There were still Colored restroom even in the 60’s and James, again in dire need to relieve himself, picked the bathroom most convenient. He says it was Colored Men’s, but the way William tells it, it was Colored Women’s. Anyway, no one gave him any trouble.
We went to Shiloh, Pickett’s Run, Appomattox Court House. Saw the great cities Sherman burned on his march to the sea. At Gettysburg, we walked the tombstones and, prompted by my mother, took turns saying lines from the Gettysburg Address. War is a cruel thing.
At night we’d find a campsite, haul up the tent, blow up air mattresses, and cook up some canned spaghetti with ground beef. It’s something you have to do all together, each one picking a job that hasn’t been done yet.

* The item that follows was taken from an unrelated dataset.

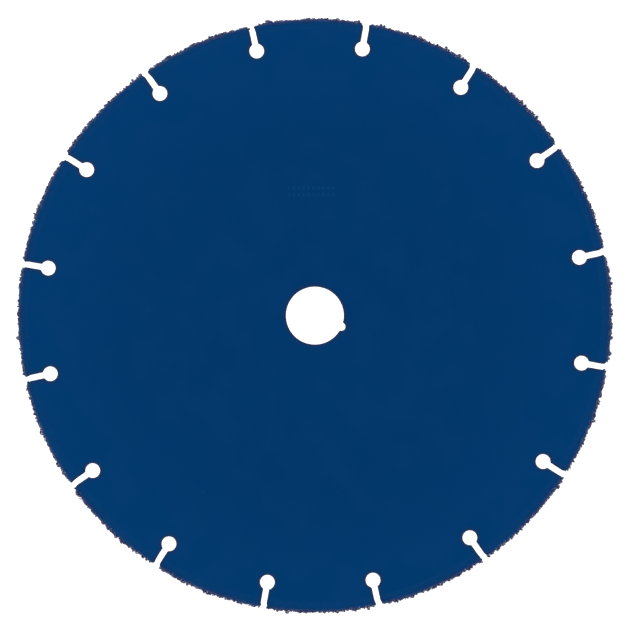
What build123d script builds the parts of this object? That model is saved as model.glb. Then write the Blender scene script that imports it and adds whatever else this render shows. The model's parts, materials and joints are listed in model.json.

Of course, there were problems to solve. Like the air mattress that always went down – we put that one under Margaret because she slept the soundest. Or that one night when the bugs were so awful we moved all our lights to the next campsite over and just moved around in the dark at our own campsite.
And there were times when we’d spend the whole day hanging around some garage because our great, green Plymouth station wagon had broken down. Odd, that that day should play out as important in my memory as the day we toured Monticello or swam in the Gulf Coast. There was something about us all there together, taking it as it came, figuring it out as we went along.